## [TASK]
Look through the material and copy each line holding "this".
----- RECORDS SUPPLIED
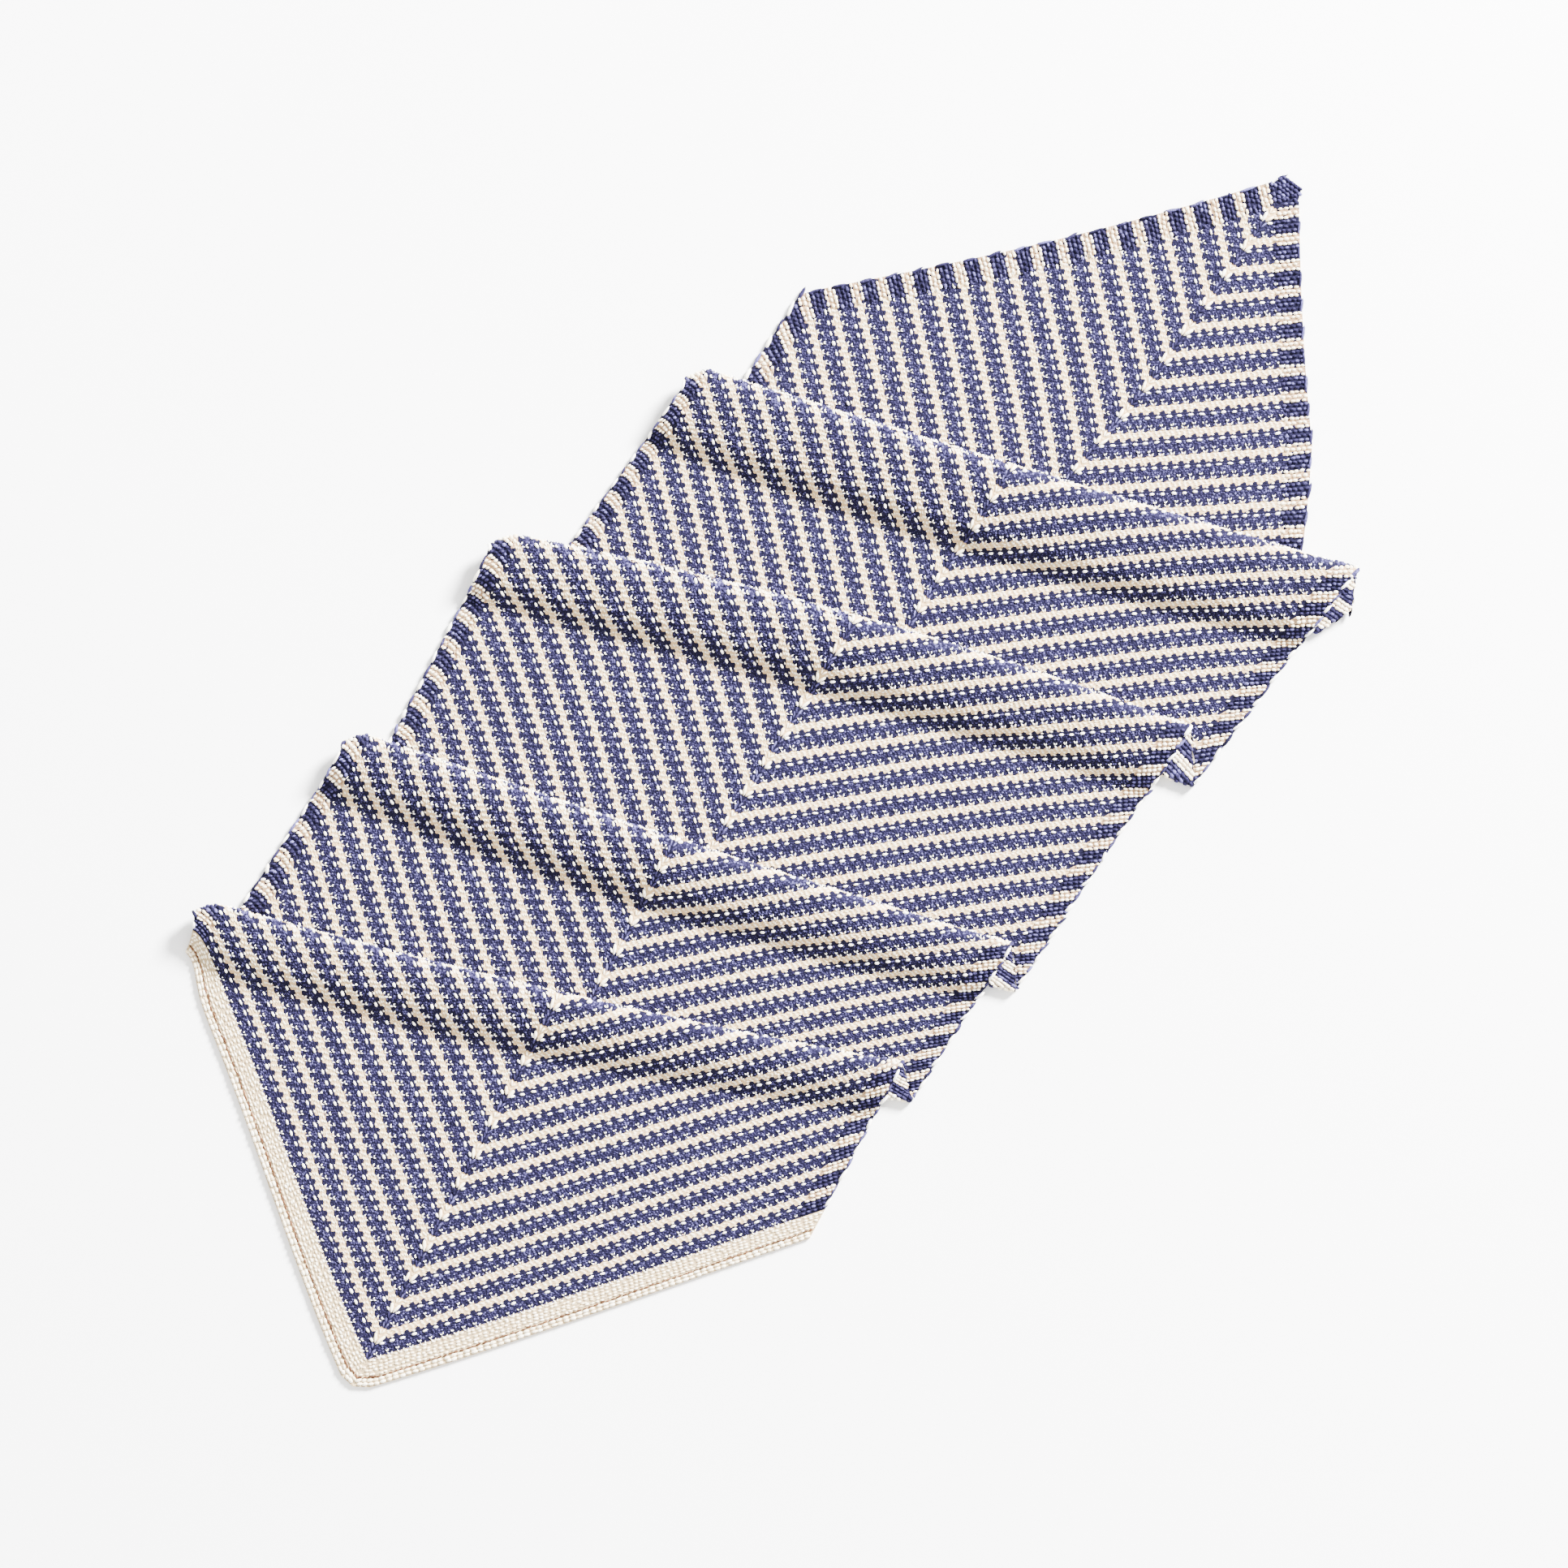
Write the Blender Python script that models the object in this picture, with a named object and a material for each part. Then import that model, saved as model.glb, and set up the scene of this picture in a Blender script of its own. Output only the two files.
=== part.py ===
----------
----- RECORDS SUPPLIED
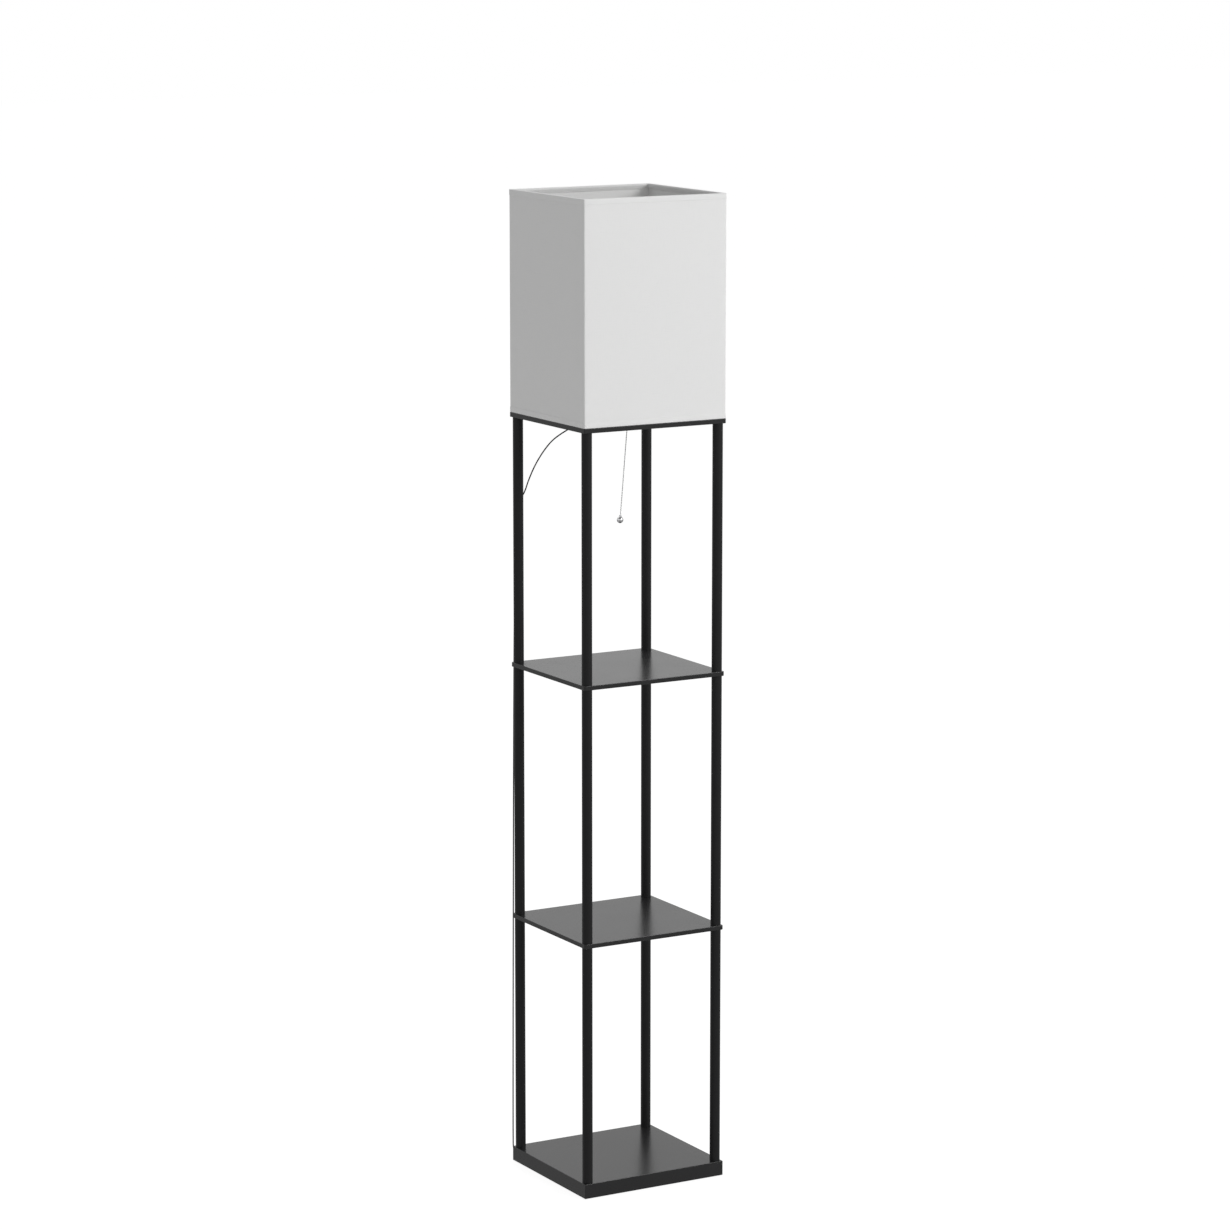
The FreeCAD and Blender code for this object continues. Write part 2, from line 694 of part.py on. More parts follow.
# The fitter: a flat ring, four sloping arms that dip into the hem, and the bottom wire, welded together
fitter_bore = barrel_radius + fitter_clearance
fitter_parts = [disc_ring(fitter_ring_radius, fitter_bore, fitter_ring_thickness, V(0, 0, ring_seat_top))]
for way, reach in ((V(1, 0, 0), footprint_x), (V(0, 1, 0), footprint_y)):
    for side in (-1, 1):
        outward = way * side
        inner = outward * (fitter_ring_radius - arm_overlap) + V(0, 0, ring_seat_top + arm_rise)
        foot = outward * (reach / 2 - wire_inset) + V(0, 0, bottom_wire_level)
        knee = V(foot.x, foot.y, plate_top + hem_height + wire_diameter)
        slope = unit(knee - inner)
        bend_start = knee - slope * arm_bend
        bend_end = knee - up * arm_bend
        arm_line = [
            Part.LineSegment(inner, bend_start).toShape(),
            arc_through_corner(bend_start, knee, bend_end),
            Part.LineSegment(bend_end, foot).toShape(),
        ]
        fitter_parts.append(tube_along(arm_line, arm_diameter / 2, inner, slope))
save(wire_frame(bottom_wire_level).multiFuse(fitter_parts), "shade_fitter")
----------
## [FULL ANSWER]
Write the Blender Python script that models the object in this picture, with a named object and a material for each part. Then import that model, saved as model.glb, and set up the scene of this picture in a Blender script of its own. Output only the two files.
The FreeCAD and Blender code for this object continues. Write part 2, from line 694 of part.py on. More parts follow.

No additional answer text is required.